Estudiantes de Altamira became Cafetaleros de Tapachula, who were headquartered at the Estadio Olímpico in Tapachula, Chiapas; while Club Irapuato became Murciélagos F.C. and changed their headquarters to the Estadio Centenario located in Los Mochis, Sinaloa.

In addition to these changes, two new franchises were added later, that of Cimarrones de Sonora, headquartered at the Estadio Heroes de Nacozari in Hermosillo, Sonora, and the FC Juárez franchise began playing in the Estadio Olímpico Benito Juárez in Ciudad Juárez, Chihuahua.

Finally, it was announced that Mérida Fútbol Club would now be changing logo and be renamed Venados F.C. (keeping the venue in Mérida).

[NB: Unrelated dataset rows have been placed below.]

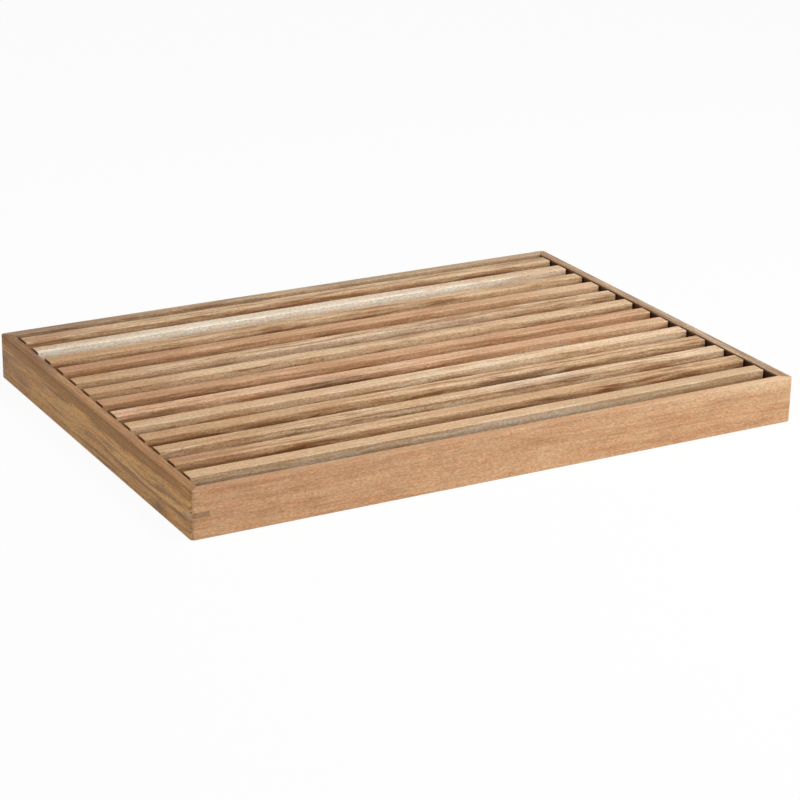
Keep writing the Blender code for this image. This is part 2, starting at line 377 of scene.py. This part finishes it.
def wood_material(name, wood, seed, grain="X"):
    """Oiled solid wood with its grain along the piece's own X or Y axis and another figure for each seed."""
    material = bpy.data.materials.new(name)
    nodes = Nodes(material)
    local = nodes.add("ShaderNodeTexCoord", output="Object") * (1 / MM)
    if grain == "Y":
        across, along, up = nodes.parts_of(local)
        local = nodes.joined(along, across, up)
    cut = SEED_STEP * seed
    placed = local + tuple(cut)

    # Slow drift of the grain, so that no line runs quite straight
    wander = (nodes.noise(placed, DRIFT_CELL, detail=2.0, output="Color").as_vector() - 0.5) * DRIFT
    drifted = placed + wander

    # Growth layers round a distant heart, then streaks, clouds, fibres and pores along the grain
    _, across, up = nodes.parts_of(drifted - (0, cut.y + HEART_ACROSS, cut.z + HEART_UP))
    ring = nodes.length_of(nodes.joined(0.0, across, up))
    along, _, _ = nodes.parts_of(drifted)
    layers = nodes.noise(nodes.joined(along, ring, seed * LAYER_SEED_STEP), LAYER_CELL, detail=2.0)
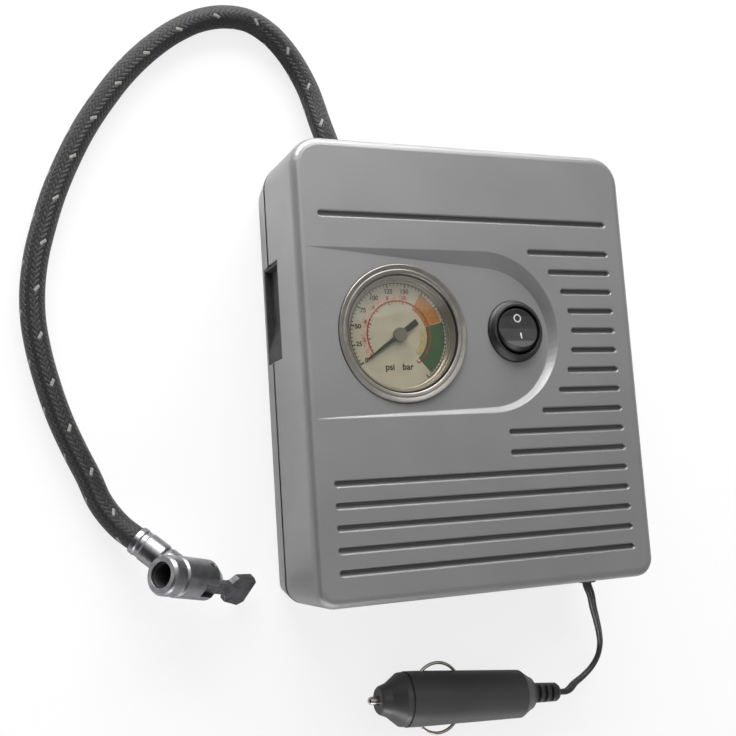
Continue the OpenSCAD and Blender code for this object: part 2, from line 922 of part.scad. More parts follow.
module switch_terminals() {
    color([0.8, 0.78, 0.7])
    translate([switch_x, switch_y, 0])
        for (y = [-5, 5])
            difference() {
                translate([-3.2, y - 0.4, switch_back_z - 8])
                    cube([6.4, 0.8, 11]);
                rod_y(0, switch_back_z - 5, 0.9, y - 2, y + 2);
            }
}

// ---- Motor ----

can_in_r = motor_r - 1.4;
magnet_in_r = can_in_r - 4;
magnet_y = motor_y + 8;
magnet_len = motor_len - 18;
commutator_r = 4.2;
commutator_len = 6.5;

module motor_can() {
    back = motor_y + motor_len;
    color([0.7, 0.71, 0.72])
    difference() {
        union() {
            rod_y(motor_x, drive_z, motor_r, motor_y, back);
            rod_y(motor_x, drive_z, 5.5, motor_y - plate_t + 0.2, motor_y + 1);
        }
        rod_y(motor_x, drive_z, can_in_r, motor_y + 1.4, back + 1);
        rod_y(motor_x, drive_z, shaft_r + running, motor_y - 10, motor_y + 5);
        for (z = [-9, 9])
            rod_y(motor_x, drive_z + z, 1.3, motor_y - 1, motor_y + 3);
    }
}

module motor_magnets() {
    color([0.25, 0.25, 0.27])
    for (a = [-60, 120])
        translate([motor_x, magnet_y, drive_z])
            rotate([-90, 0, 0])
                rotate([0, 0, a])
                    rotate_extrude(angle = 120, $fn = 96)
                        translate([magnet_in_r, 0])
                            square([can_in_r - 0.05 - magnet_in_r, magnet_len]);
}

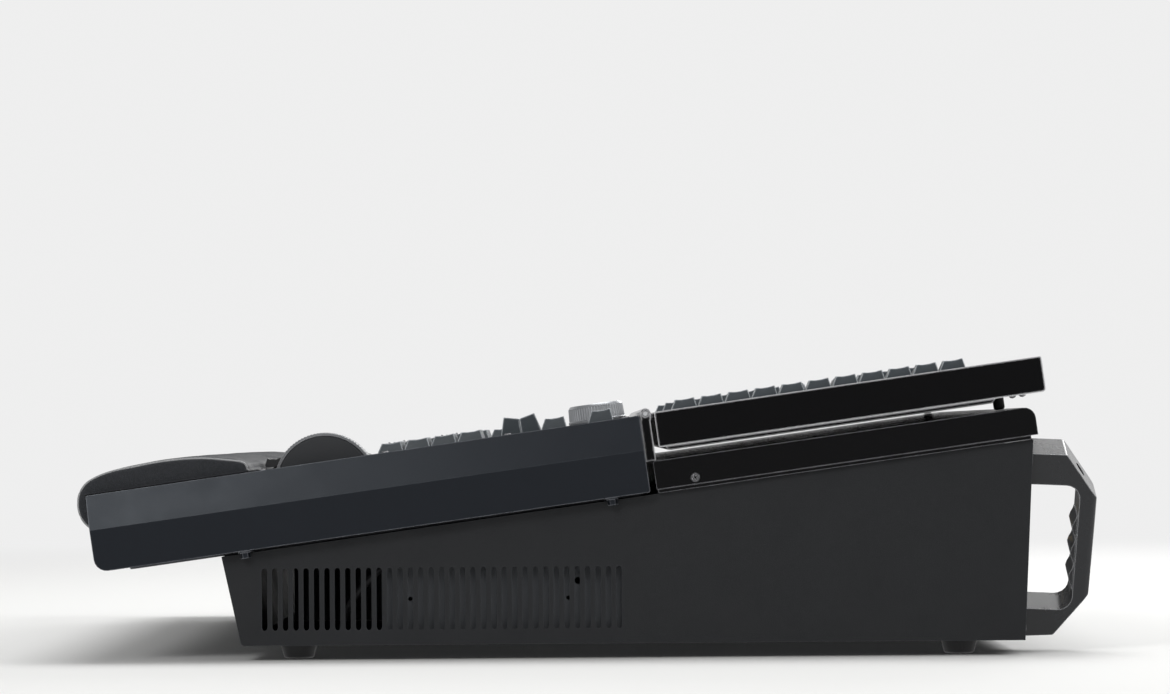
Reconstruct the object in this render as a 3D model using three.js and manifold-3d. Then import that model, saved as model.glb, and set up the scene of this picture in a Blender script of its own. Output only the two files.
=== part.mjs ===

This meant that the Venados F.C. team would be the "rebirth" of Venados de Yucatán franchise in 2015.

==Personnel==
===Management===

| Position | Staff |
|---|---|
| Chairman | Rodolfo Rosas Cantillo |
| Vice-chairman | Alberto Alcocer |
| Director of football | Bruno Marioni |

===Coaching staff===

| Position | Staff |
|---|---|
| Manager | ESP Nacho Castro |
| Assistant manager | MEX Guillermo Gómez |
| Goalkeeper coach | MEX Juan de Dios Ibarra |
| Fitness coach | MEX Víctor Belmont |
| Physiotherapist | MEX José Narváez |
| Team doctor | MEX Santiago Dorantes |

===Providers and sponsors===

Current kit provider: Joma.

Current sponsors: Corona Extra, Caliente.mx, Yucatán Travel, Mérida, contigo es mejor, Boston's Pizza, Burger King, Ciudad Maderas, Nus-Káh, Electrolit, Powerade, Lapa Lapa Restaurant & Bar, Hacienda Teya, Puerto Lindo, Totalplay, Texas Roadhouse, SIMCA, Aeroméxico, Súper Aki, Grupo R4, Medio Tiempo, Coca-Cola, Sportsworld, Jack Link's, E-Stom and ADO.

==Players==
===First-team squad===

| No. | Pos. | Nation | Player |
|---|---|---|---|
| 1 | GK | MEX | Cristian González |
| 2 | DF | URU | Maximiliano Pinela (on loan from Racing de Montevideo) |
| 3 | GK | MEX | Santiago Pérez |
| 4 | DF | MEX | Axel Grijalva |
| 5 | MF | MEX | Santiago Naveda (on loan from América) |
| 6 | MF | MEX | Érick Torres |
| 7 | MF | USA | Jacobo Reyes |
| 8 | FW | NGR | Paul Kilani |
| 9 | FW | ARG | Lucas Lazarte |
| 10 | MF | MEX | Adolfo Domínguez |
| 11 | MF | MEX | Duilio Tejeda |
| 12 | GK | MEX | Ángel Arredondo |
| 13 | DF | MEX | Brandón Ochoa |
| 14 | DF | MEX | Santiago Montiel |
| 16 | MF | MEX | Luis Macías |

| No. | Pos. | Nation | Player |
|---|---|---|---|
| 17 | FW | COL | Luis Arroyo |
| 18 | MF | MEX | Khaled Amador |
| 20 | DF | MEX | Juan Cruz |
| 21 | DF | MEX | Jesús Moreno |
| 22 | DF | MEX | Marco Montelongo |
| 23 | GK | MEX | Rubén Castellanos |
| 27 | MF | MEX | Santiago Benítez |
| 29 | FW | COL | Sleyther Lora |
| 30 | MF | MEX | Máximo Torres |
| 31 | DF | MEX | Idekel Domínguez |
| 32 | DF | MEX | Mauricio Aguilar |
| 33 | FW | MEX | Jardel Cejudo |
| 34 | DF | MEX | Sebastián Saucedo |
| 35 | MF | MEX | Asael Hernández |

===Reserve teams===
- Progreso F.C.
Affiliate team that plays in the Tercera División de México, the fourth level of the Mexican league system.

==Managers==
- David Patiño (2008–2010)
- Mario García (2011)
- Ricardo Valiño (2011–2014)
- Juan Carlos Chávez (2014–2015)
- Daniel Rossello (Interim) (2015)
- Marcelo Michel Leaño (2016)
- José Luis Sánchez Solá (2016–2017)
- Bruno Marioni (2017–2018)
- Joel Sánchez (2018)
- Sergio Orduña (2018–2019)
- Carlos Gutiérrez (2020–2022)
- Andrés Carevic (2022)
- Bruno Marioni (2022–2023)
- Rafael Fernández (2023–2024)
- Rigoberto Esparza (2024–2025)
- Nacho Castro (2025–)

==Honours==
===Domestic===

| Type | Competition | Titles | Winning years | Runners-up |
| Promotion divisions | Primera División A | 2 | Inv–1998, Cla–2009 | — |
| Campeón de Ascenso | 0 | — | 1999, 2009 |
| Segunda División | 0 | — | 1988–89 |

==Reserves==
===Mérida "B"===
The team participated in the Liga Premier, finishing as champions in the Apertura 2008, defeating Loros UdeC 3–2 on penalties. It also won the Campeón de Campeones de la Segunda División 2009, defeating Universidad del Fútbol 3–2 on aggregate.

===Venados "B"===
The team participated in the Liga TDP, it was not eligible for promotion.